The increases come both from a growing number of establishments and better sales, said Susan Draper, chief deputy for the commissioner of the revenue. She estimated the city sees about 20 to 25 new establishments a year, from Peanut Fest vendors up to full-fledged restaurants.

But with the growth comes a number of challenges, including an increase in the number of enforcement cases.

“Only as a last resort do we take criminal action,” Williams said.

If a restaurant does not file on the 20th of the month, Hazelwood’s office will give a courtesy call, he said. If a restaurant gets two months behind, his office estimates the tax based on the restaurant’s history, sends a bill and forwards the case to Williams’ office.

Quick action is needed, Williams said. By the time it gets to his office, the case is already almost three months behind.

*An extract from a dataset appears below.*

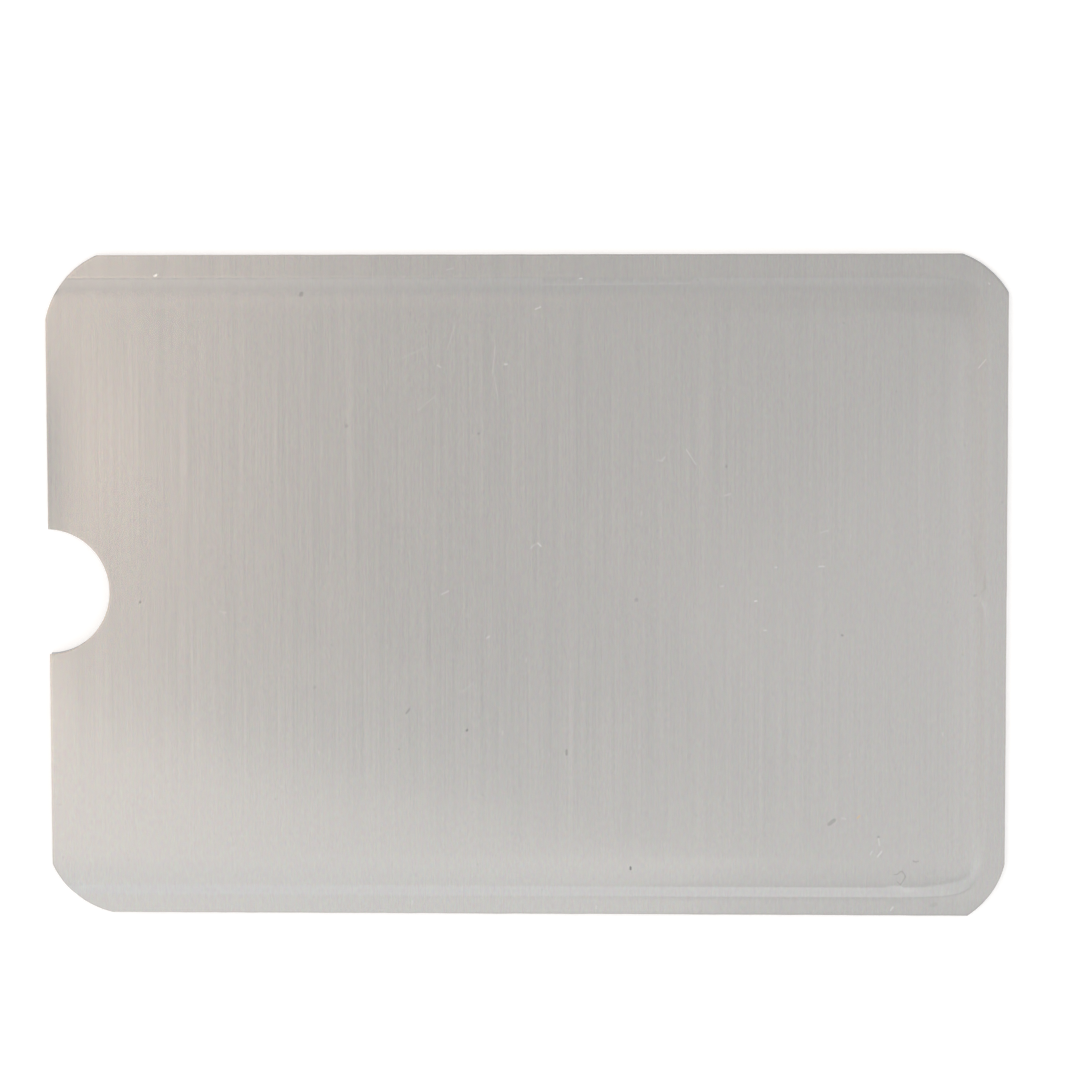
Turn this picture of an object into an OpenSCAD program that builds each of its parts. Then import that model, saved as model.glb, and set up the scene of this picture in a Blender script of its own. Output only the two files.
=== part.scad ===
// Shielding sleeve for one bank card. Two laminated walls are heat-sealed together along both long
// sides and one short end. The other short end is the open mouth, with a thumb notch.
// The sleeve lies on its back wall. +X runs from the mouth to the sealed end, +Y towards the upper
// side seam and +Z up through the front wall. The origin is under the middle of the cut blank.

/* [Sleeve] */
// Length from the mouth to the sealed end
sleeve_l = 91.5; // [88:0.5:120]
// Width across both side seams
sleeve_w = 63; // [60:0.5:90]

/* [Card pocket] */
// Thickness of the card that the pocket is formed for
card_t = 0.76; // [0.64:0.02:1.4]
// Spare height over the card
card_ease = 0.09; // [0.04:0.01:0.4]

/* [Wall layers] */
// Thickness of the brushed metallised face film
film_t = 0.03; // [0.02:0.005:0.1]
// Thickness of the aluminium foil that shields the chip
foil_t = 0.03; // [0.015:0.005:0.1]
// Thickness of the white paper core
core_t = 0.2; // [0.1:0.01:0.5]
// Thickness of the heat-seal liner
liner_t = 0.03; // [0.02:0.005:0.1]

/* [Heat seals] */
// Width of the seal along the upper long side
upper_seal_w = 2.2; // [1.2:0.1:4]
// Width of the seal along the lower long side
lower_seal_w = 1.7; // [1.2:0.1:4]
// Width of the seal across the closed end
end_seal_w = 2; // [1.2:0.1:4]

/* [Embossing] */
// Height of the pressed step that each wall makes beside a seal
emboss_h = 0.26; // [0.1:0.01:0.32]
// Length of that step
emboss_run = 1.1; // [0.6:0.1:2]
// Further length over which the wall eases up to the full pocket
ease_run = 3; // [1:0.25:6]

/* [Corner punches] */
// Radius of the corner punch
corner_r = 8.4; // [8:0.1:14]
// Upper mouth corner: length taken off the long side
upper_mouth_cut_l = 5.2; // [3:0.05:7]
// Upper mouth corner: length taken off the mouth
upper_mouth_cut_w = 5.9; // [3:0.05:7]
// Lower mouth corner: length taken off the long side
lower_mouth_cut_l = 5.7; // [3:0.05:7]
// Lower mouth corner: length taken off the mouth
lower_mouth_cut_w = 4.6; // [3:0.05:7]
// Upper end corner: length taken off the long side
upper_end_cut_l = 4.35; // [3:0.05:7]
// Upper end corner: length taken off the closed end
upper_end_cut_w = 3.55; // [3:0.05:7]
// Lower end corner: length taken off the long side
lower_end_cut_l = 3.45; // [3:0.05:7]
// Lower end corner: length taken off the closed end
lower_end_cut_w = 4.85; // [3:0.05:7]

/* [Thumb notch] */
// Radius of the notch punch
notch_r = 5.93; // [4.5:0.05:12]
// Distance of its centre outside the mouth
notch_out = 0.13; // [0:0.05:2]
// Distance of its centre below the middle of the mouth
notch_drop = 0.62; // [0:0.05:5]

/* [Punching] */
// Distance by which the punches cut the front wall further back than the back wall
punch_step = 0.12; // [0.05:0.01:0.3]

/* [Hidden] */

half_l = sleeve_l / 2;
half_w = sleeve_w / 2;

// Heights of the layer faces in a seal, counted outwards from the bond plane between the walls
liner_top = liner_t;
core_top = liner_top + core_t;
foil_top = core_top + foil_t;
wall_t = foil_top + film_t;

// The pocket is shared evenly, so each wall rises by half of it
lift = (card_t + card_ease) / 2;
bond_z = lift + wall_t;

emboss_steps = 6;
ease_steps = 5;
stations = concat(
    [for (i = [0:emboss_steps]) emboss_run * i / emboss_steps],
    [for (i = [1:ease_steps]) emboss_run + ease_run * i / ease_steps]
);
last = len(stations) - 1;

// Reach of the cutting solids past the blank, and their depth under the bond plane
over = 2;
deep = 1;

film_colour = [0.73, 0.72, 0.70];
foil_colour = [0.83, 0.84, 0.86];
core_colour = [0.93, 0.90, 0.84];
liner_colour = [0.86, 0.88, 0.90];
seal_colour = [0.70, 0.74, 0.78];

$fn = 128;

// Rise of a wall at distance d inside the edge of a seal: a pressed S-shaped step,
// on an arc that eases up until the pocket has its full height
function rise(d) =
    emboss_h * (1 - cos(180 * min(d / emboss_run, 1))) / 2
    + (lift - emboss_h) * (1 - pow(1 - d / (emboss_run + ease_run), 2));

// What the corner punch takes off, with the corner at [0, 0] and the sleeve in +x and +y.
// The arc meets the two sides at lengths a and b, where it leaves a blunt corner on each.
module corner_offcut(a, b) {
    chord = norm([a, b]);
    inset = sqrt(pow(corner_r, 2) - pow(chord / 2, 2));
    centre = [a / 2, b / 2] + [b, a] * inset / chord;
    difference() {
        translate([-over, -over]) square(centre + [over, over]);
        translate(centre) circle(corner_r);
    }
}

// Outline of a wall, whose punched edges lie back by trim
module blank(trim) {
    // moving both ends of an arc by this much moves its middle by trim
    slide = trim * sqrt(2);
    difference() {
        square([sleeve_l, sleeve_w], center = true);
        translate([-half_l, half_w]) mirror([0, 1])
            corner_offcut(upper_mouth_cut_l + slide, upper_mouth_cut_w + slide);
        translate([-half_l, -half_w])
            corner_offcut(lower_mouth_cut_l + slide, lower_mouth_cut_w + slide);
        translate([half_l, half_w]) rotate(180)
            corner_offcut(upper_end_cut_l + slide, upper_end_cut_w + slide);
        translate([half_l, -half_w]) mirror([1, 0])
            corner_offcut(lower_end_cut_l + slide, lower_end_cut_w + slide);
        translate([-half_l - notch_out, -notch_drop]) circle(notch_r + trim);
    }
}

// Section across the sleeve of everything under a face that lies at height h in the seals
module cross_section(h, past) {
    polygon(concat(
        [[-half_w - past, -past], [-half_w - past, h]],
        [for (i = [0:last]) [-half_w + lower_seal_w + stations[i], h + rise(stations[i])]],
        [for (i = [last:-1:0]) [half_w - upper_seal_w - stations[i], h + rise(stations[i])]],
        [[half_w + past, h], [half_w + past, -past]]
    ));
}

// The same section along the sleeve, which stays open at the mouth
module long_section(h, past) {
    polygon(concat(
        [[-half_l - past, -past], [-half_l - past, h + lift]],
        [for (i = [last:-1:0]) [half_l - end_seal_w - stations[i], h + rise(stations[i])]],
        [[half_l + past, h], [half_l + past, -past]]
    ));
}

// Both sections together give the pressed form, with a hip where the end meets a side
module pressed_form(h, past) {
    intersection() {
        rotate([90, 0, 90])
            linear_extrude(sleeve_l + 2 * past, center = true) cross_section(h, past);
        rotate([90, 0, 0])
            linear_extrude(sleeve_w + 2 * past, center = true) long_section(h, past);
    }
}

// One layer of a wall, from height h0 to h1 over the bond plane
module layer(h0, h1, trim) {
    intersection() {
        difference() {
            pressed_form(h1, deep);
            pressed_form(h0, over);
        }
        linear_extrude(over + lift + wall_t) blank(trim);
    }
}

// The part of a liner that is still loose, inside the seals
module loose_liner(trim) {
    intersection() {
        layer(0, liner_top, trim);
        translate([-half_l - over, -half_w + lower_seal_w, -over])
            cube([
                sleeve_l + over - end_seal_w,
                sleeve_w - lower_seal_w - upper_seal_w,
                2 * over + lift
            ]);
    }
}

// A bar of fused liner, two liners thick, cut to the outline of the back wall
module fused_bar(x0, x1, y0, y1) {
    intersection() {
        translate([x0, y0, -liner_t]) cube([x1 - x0, y1 - y0, 2 * liner_t]);
        translate([0, 0, -over]) linear_extrude(2 * over) blank(0);
    }
}

module front() {
    translate([0, 0, bond_z]) children();
}

module back() {
    translate([0, 0, bond_z]) mirror([0, 0, 1]) children();
}

module front_face_film() {
    color(film_colour) front() layer(foil_top, wall_t, punch_step);
}

module front_foil() {
    color(foil_colour) front() layer(core_top, foil_top, punch_step);
}

module front_core() {
    color(core_colour) front() layer(liner_top, core_top, punch_step);
}

module front_liner() {
    color(liner_colour) front() loose_liner(punch_step);
}

module back_face_film() {
    color(film_colour) back() layer(foil_top, wall_t, 0);
}

module back_foil() {
    color(foil_colour) back() layer(core_top, foil_top, 0);
}

module back_core() {
    color(core_colour) back() layer(liner_top, core_top, 0);
}

module back_liner() {
    color(liner_colour) back() loose_liner(0);
}

module upper_seal() {
    color(seal_colour) front()
        fused_bar(-half_l - over, half_l - end_seal_w, half_w - upper_seal_w, half_w + over);
}

module lower_seal() {
    color(seal_colour) front()
        fused_bar(-half_l - over, half_l - end_seal_w, -half_w - over, -half_w + lower_seal_w);
}

module end_seal() {
    color(seal_colour) front()
        fused_bar(half_l - end_seal_w, half_l + over, -half_w - over, half_w + over);
}

front_face_film();
front_foil();
front_core();
front_liner();
back_face_film();
back_foil();
back_core();
back_liner();
upper_seal();
lower_seal();
end_seal();
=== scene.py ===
import math

import bpy
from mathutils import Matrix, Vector, noise
from mathutils.geometry import delaunay_2d_cdt


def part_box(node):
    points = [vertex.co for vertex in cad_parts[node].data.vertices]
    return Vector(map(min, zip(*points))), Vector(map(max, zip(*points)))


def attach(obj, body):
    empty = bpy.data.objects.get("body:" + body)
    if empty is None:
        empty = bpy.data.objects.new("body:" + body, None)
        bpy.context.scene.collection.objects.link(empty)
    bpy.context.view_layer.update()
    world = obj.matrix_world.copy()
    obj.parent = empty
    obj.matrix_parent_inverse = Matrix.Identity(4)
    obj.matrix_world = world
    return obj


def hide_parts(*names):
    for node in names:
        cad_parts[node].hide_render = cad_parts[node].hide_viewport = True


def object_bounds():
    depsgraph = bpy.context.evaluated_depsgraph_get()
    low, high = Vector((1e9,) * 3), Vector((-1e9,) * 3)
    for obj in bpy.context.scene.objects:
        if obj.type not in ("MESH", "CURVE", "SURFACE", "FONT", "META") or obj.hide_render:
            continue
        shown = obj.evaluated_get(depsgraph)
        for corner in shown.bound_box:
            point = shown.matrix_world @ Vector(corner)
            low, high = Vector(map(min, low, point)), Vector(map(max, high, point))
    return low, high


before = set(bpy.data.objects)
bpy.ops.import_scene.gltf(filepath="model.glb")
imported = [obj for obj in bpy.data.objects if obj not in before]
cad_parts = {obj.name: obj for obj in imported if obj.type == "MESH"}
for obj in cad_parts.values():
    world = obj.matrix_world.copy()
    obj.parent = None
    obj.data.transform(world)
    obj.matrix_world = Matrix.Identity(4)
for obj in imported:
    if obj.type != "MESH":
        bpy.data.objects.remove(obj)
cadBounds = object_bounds()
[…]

“It can snowball very quickly,” he said. “It’s much easier to put out a small fire than a big fire.”

His office takes a number of actions, including attempting to contact the owners and work out a payment plan. If the owners are uncooperative, such actions as bank liens, on-site visits, seizing of assets and other ramifications can take place.

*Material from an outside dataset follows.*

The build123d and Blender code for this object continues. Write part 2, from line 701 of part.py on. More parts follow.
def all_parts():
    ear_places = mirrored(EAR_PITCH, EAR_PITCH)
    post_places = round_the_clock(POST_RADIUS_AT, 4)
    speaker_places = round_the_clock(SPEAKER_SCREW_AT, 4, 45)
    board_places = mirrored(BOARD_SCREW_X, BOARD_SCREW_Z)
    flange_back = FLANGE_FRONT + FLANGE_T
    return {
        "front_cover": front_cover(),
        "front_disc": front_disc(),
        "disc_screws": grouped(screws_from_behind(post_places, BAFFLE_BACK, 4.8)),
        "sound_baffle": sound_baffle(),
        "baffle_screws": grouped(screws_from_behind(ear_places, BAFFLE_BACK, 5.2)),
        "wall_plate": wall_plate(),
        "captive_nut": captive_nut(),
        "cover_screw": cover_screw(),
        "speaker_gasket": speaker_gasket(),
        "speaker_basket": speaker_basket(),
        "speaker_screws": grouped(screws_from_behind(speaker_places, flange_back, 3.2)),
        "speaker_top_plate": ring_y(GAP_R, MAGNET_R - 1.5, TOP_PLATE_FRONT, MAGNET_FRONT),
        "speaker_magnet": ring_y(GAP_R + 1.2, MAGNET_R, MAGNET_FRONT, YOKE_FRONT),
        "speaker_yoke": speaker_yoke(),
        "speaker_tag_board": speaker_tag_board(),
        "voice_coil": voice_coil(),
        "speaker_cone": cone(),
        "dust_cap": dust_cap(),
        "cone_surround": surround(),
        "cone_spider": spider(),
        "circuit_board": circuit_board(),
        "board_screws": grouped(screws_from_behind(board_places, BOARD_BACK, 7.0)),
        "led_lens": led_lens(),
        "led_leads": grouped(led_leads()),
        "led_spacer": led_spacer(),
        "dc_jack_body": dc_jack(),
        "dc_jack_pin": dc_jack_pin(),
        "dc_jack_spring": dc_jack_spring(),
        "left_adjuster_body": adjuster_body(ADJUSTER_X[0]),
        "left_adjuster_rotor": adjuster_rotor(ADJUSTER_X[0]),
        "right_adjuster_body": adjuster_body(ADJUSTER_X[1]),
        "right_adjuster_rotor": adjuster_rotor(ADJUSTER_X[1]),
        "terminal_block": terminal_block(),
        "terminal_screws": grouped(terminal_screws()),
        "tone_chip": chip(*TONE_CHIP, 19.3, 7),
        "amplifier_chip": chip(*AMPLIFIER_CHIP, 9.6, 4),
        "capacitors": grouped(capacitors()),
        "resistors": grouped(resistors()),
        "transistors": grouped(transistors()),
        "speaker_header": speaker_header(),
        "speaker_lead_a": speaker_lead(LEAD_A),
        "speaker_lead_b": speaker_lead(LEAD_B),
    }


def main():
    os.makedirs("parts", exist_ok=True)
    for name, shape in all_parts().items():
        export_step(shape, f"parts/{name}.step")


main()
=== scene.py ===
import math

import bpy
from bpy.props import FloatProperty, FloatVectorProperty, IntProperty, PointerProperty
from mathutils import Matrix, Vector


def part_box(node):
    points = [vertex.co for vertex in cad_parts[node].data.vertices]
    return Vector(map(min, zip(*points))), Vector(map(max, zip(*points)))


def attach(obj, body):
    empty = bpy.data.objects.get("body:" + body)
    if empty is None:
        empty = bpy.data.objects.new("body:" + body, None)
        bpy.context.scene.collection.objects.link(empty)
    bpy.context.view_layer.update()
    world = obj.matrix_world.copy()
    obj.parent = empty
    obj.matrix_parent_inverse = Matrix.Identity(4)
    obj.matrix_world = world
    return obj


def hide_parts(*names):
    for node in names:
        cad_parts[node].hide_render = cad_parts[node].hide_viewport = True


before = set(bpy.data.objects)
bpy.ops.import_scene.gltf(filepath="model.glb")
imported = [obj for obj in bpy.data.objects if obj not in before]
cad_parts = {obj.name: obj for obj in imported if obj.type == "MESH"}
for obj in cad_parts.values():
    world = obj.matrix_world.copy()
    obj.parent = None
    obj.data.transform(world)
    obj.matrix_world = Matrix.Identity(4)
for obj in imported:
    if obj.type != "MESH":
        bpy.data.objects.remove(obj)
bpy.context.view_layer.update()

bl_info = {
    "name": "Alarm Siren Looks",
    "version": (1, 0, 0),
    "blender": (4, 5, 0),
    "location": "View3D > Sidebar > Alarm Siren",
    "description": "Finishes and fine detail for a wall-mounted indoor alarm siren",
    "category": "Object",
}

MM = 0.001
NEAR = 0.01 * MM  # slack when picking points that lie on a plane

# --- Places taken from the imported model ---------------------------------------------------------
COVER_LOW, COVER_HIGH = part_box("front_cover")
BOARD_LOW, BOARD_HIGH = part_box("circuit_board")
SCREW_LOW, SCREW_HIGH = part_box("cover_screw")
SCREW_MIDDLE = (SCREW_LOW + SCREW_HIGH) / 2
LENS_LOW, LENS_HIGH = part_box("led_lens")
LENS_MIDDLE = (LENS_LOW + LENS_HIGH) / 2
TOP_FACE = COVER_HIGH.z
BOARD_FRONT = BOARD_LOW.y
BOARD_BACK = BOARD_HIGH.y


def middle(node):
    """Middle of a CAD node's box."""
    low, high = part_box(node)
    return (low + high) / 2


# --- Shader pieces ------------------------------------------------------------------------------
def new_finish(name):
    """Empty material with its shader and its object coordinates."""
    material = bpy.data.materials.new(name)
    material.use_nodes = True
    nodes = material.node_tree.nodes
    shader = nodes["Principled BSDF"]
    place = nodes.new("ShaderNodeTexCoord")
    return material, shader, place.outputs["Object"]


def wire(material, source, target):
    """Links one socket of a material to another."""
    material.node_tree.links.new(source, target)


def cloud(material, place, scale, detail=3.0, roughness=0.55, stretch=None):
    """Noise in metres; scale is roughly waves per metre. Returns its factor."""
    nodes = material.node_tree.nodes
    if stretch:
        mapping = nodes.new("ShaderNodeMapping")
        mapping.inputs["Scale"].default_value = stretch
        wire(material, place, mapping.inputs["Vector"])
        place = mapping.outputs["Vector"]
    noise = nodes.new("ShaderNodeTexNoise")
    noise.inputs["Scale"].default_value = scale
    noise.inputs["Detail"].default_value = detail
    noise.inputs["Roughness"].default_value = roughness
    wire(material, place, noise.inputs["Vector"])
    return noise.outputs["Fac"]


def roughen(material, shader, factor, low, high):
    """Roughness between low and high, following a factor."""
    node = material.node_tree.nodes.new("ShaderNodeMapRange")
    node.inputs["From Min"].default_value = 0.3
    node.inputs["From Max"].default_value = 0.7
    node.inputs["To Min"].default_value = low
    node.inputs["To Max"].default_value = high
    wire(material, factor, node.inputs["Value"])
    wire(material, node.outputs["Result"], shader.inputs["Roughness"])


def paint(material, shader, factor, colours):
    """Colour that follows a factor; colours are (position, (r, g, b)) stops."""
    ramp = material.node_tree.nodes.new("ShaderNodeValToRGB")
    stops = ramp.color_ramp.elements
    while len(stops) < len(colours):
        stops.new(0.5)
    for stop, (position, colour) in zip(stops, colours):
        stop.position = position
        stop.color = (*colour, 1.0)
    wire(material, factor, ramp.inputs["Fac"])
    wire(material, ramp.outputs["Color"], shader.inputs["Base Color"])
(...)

In the event nothing else works, court summonses are issued.

Keith Ainsley, who works in Williams’ office, said state and federal agencies such as the Virginia Department of Taxation and Internal Revenue Service can complicate matters if they, also, are owed money.

“Sometimes we have to fight to make sure we get ahead of these other guys,” he said.

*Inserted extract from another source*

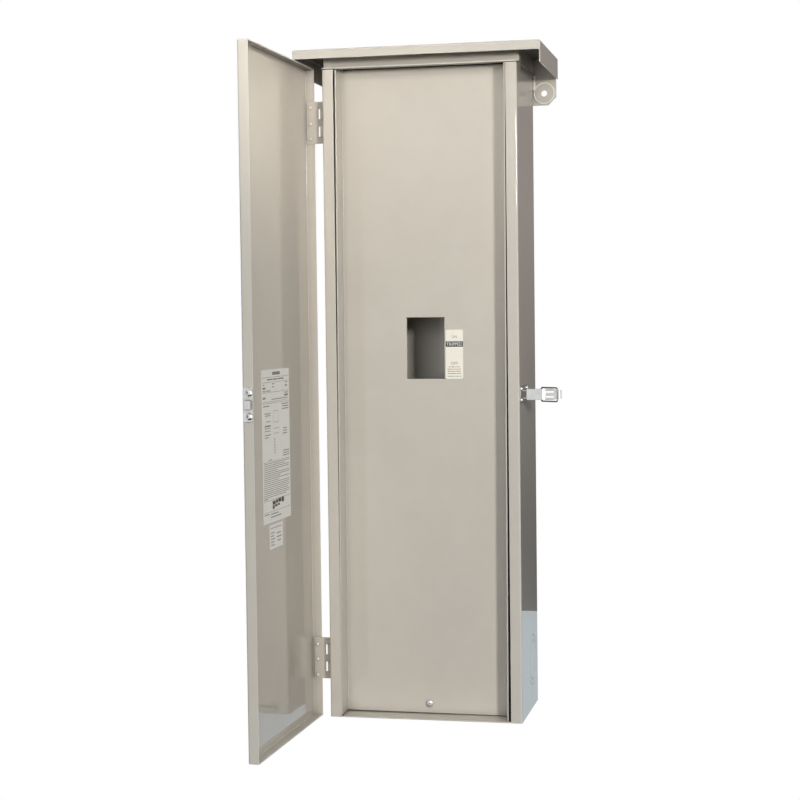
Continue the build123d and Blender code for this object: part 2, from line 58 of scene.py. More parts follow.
def spot(across, back, up):
    """A place, across from the middle, back from the flanges and up from the box's bottom."""
    return Vector((across, FLANGE_PLANE + back, BOX_BOTTOM + up)) * MM


# Node helpers

VECTOR, FLOAT = "NodeSocketVector", "NodeSocketFloat"
MIX_AMOUNT, MIX_FIRST, MIX_SECOND, MIX_RESULT = 0, 6, 7, 2   # sockets of a Mix node on colour


def srgb(red, green, blue):
    """A colour read on a screen, from 0 to 255, as the shader takes it."""
    def linear(value):
        value /= 255
        return value / 12.92 if value <= 0.04045 else ((value + 0.055) / 1.055) ** 2.4
    return (linear(red), linear(green), linear(blue), 1.0)


def add(tree, kind, **settings):
    node = tree.nodes.new(kind)
    for key, value in settings.items():
        setattr(node, key, value)
    return node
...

“Our job is to protect the taxpayers of the city of Suffolk’s interests,” Williams added.

To that end, he said, the successful but long-awaited resolution of the Azhar case spurred his office to take action recently against some other delinquent business owners.

As of mid-June, Bennett’s Creek Restaurant and Marina owed $51,690.55. Williams said his office has tried its hardest to work with the establishment that has been severely damaged twice in recent years during storms.

A man who answered the phone at the restaurant in late June said the owners were trying to get the debt paid off. He took a message for the owners, which was not returned. Last week, he confirmed during another phone call the owners were not interested in speaking for this story.

Other hefty debts include a combined $29,750 for Agora World Fusion and Bistro in North Suffolk and Isle Skye Café inside Lockheed Martin. The two businesses were owned by the same person, and the city didn’t even know about the café inside Lockheed Martin until they visited to do an audit on the defense contractor, Williams said.

A company called Gembrick, the former owner of the Tropical Smoothie on North Main Street, owes more than $17,000, Williams said. He stressed the restaurant is under new management and the current owners are not responsible for the former debts.

Furthermore, as of mid-June, the former Randzz Pub owed more than $5,500; Divine Creations owed $2,200; and P&C Island Express owed $875.

All have court dates coming up in the next several months.

“At the end of the day, we had to protect the city’s interests in these matters,” Williams said. “We try to be tenacious.”